> [Material supplied]
►

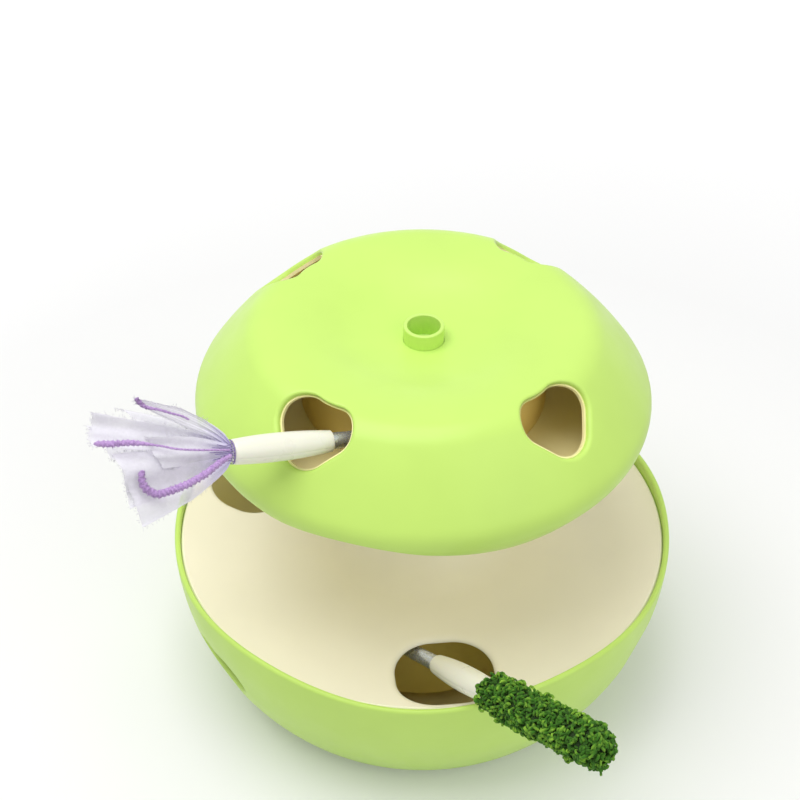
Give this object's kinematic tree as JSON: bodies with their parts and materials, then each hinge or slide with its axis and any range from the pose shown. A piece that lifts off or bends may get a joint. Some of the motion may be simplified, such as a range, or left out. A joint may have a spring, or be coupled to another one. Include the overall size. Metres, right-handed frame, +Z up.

◄
►

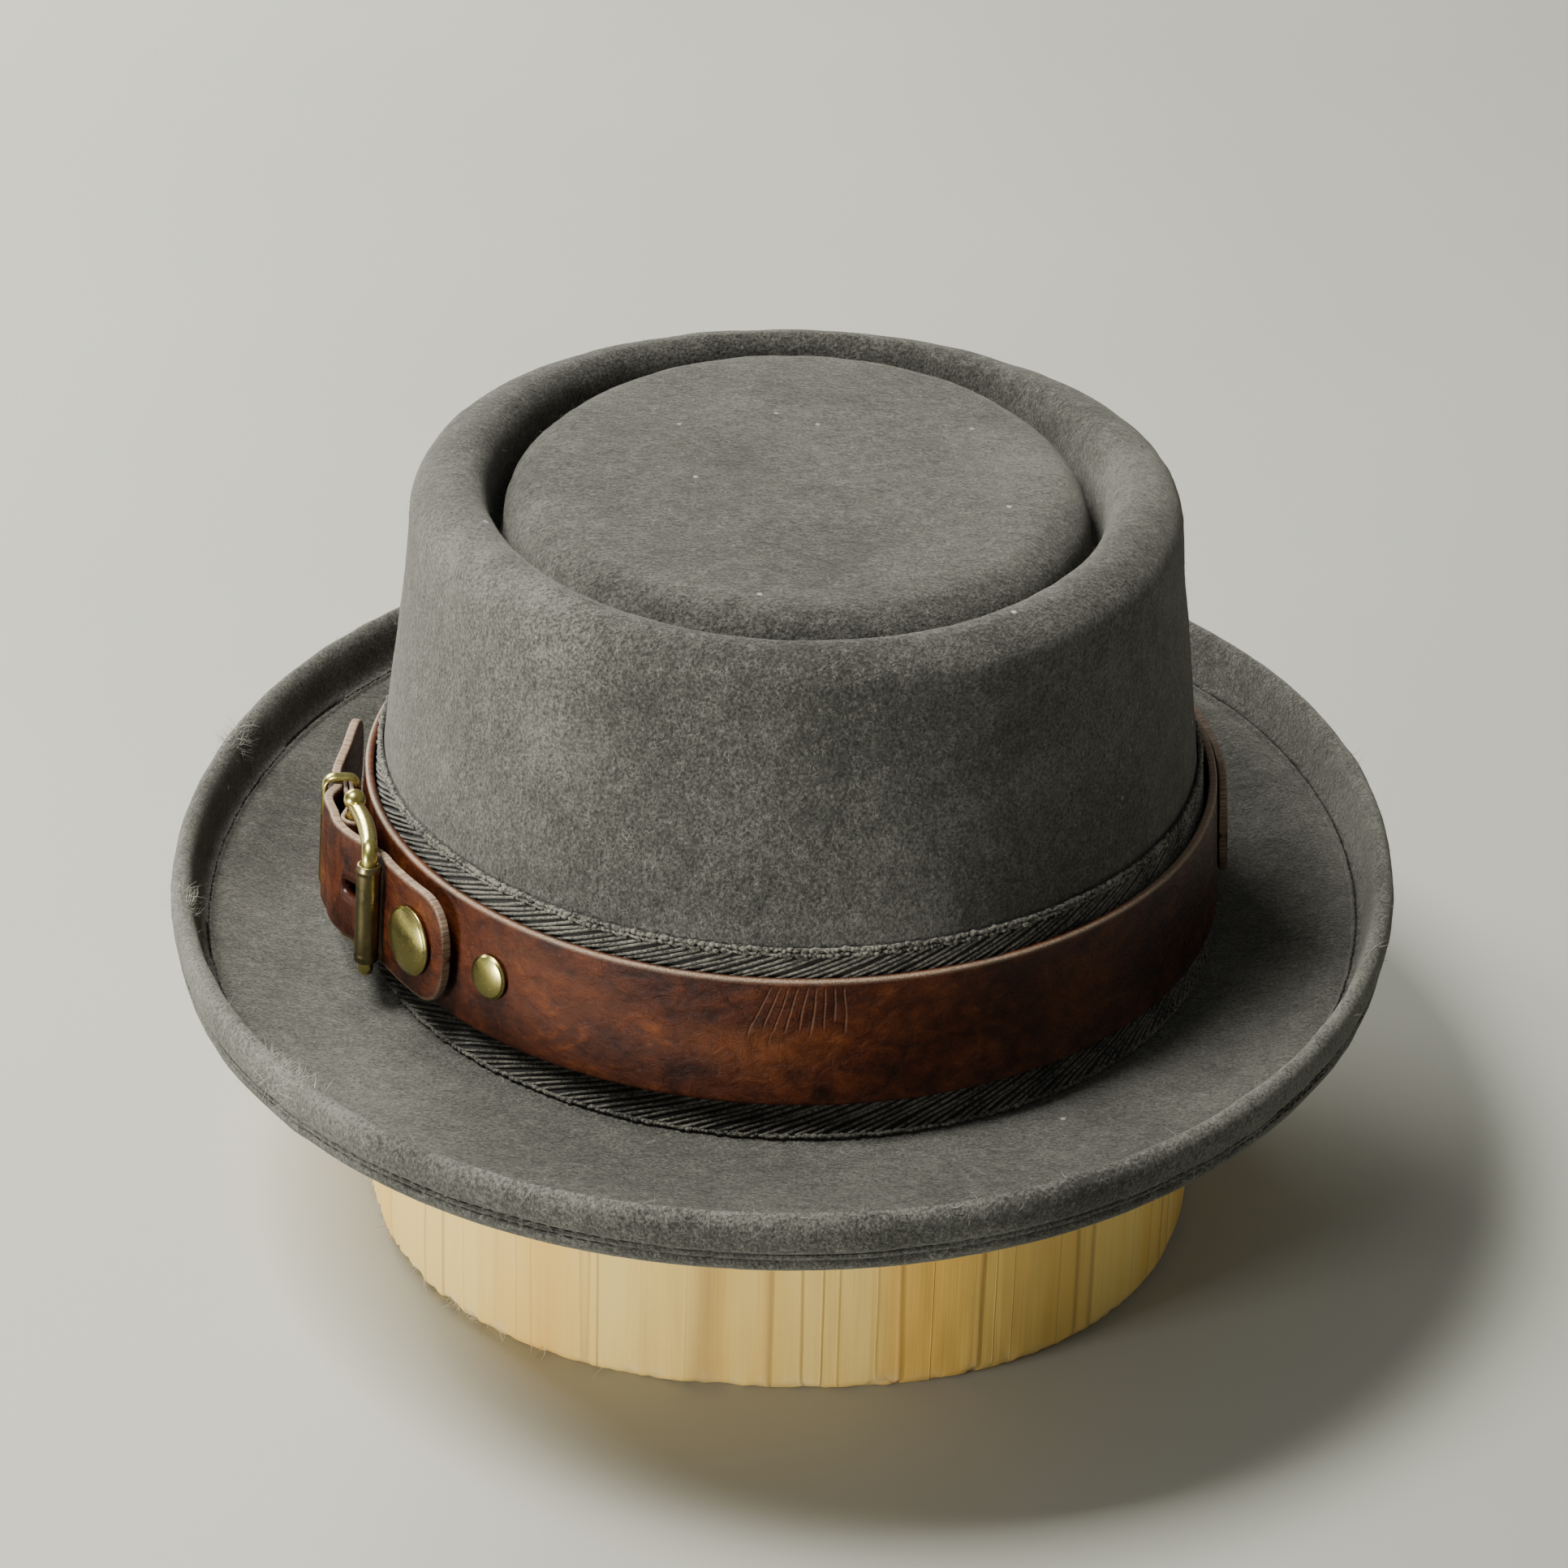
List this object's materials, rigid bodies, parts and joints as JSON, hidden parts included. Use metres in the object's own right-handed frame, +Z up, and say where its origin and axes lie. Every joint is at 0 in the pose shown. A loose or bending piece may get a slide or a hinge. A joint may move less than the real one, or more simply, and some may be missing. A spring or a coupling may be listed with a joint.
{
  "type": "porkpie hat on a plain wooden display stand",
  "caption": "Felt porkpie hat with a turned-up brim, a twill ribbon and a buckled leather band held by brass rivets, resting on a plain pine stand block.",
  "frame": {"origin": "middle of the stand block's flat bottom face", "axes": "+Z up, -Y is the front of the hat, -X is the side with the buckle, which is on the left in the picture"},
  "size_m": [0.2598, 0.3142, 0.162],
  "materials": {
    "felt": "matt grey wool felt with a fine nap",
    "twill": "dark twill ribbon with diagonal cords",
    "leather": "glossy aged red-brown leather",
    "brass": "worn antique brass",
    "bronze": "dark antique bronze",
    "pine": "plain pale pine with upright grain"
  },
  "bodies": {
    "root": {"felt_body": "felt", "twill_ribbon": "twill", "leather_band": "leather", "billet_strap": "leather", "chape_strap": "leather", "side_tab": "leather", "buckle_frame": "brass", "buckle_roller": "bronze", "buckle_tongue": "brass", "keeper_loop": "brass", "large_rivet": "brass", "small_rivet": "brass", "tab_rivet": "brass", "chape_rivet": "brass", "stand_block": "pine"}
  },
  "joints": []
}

◄
►

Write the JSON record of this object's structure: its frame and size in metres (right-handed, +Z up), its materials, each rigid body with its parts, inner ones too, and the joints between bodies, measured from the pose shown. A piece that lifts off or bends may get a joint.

◄

> [What is asked] List every line in the records above that contains the word "hinge".

> [Reply]
Give this object's kinematic tree as JSON: bodies with their parts and materials, then each hinge or slide with its axis and any range from the pose shown. A piece that lifts off or bends may get a joint. Some of the motion may be simplified, such as a range, or left out. A joint may have a spring, or be coupled to another one. Include the overall size. Metres, right-handed frame, +Z up.
List this object's materials, rigid bodies, parts and joints as JSON, hidden parts included. Use metres in the object's own right-handed frame, +Z up, and say where its origin and axes lie. Every joint is at 0 in the pose shown. A loose or bending piece may get a slide or a hinge. A joint may move less than the real one, or more simply, and some may be missing. A spring or a coupling may be listed with a joint.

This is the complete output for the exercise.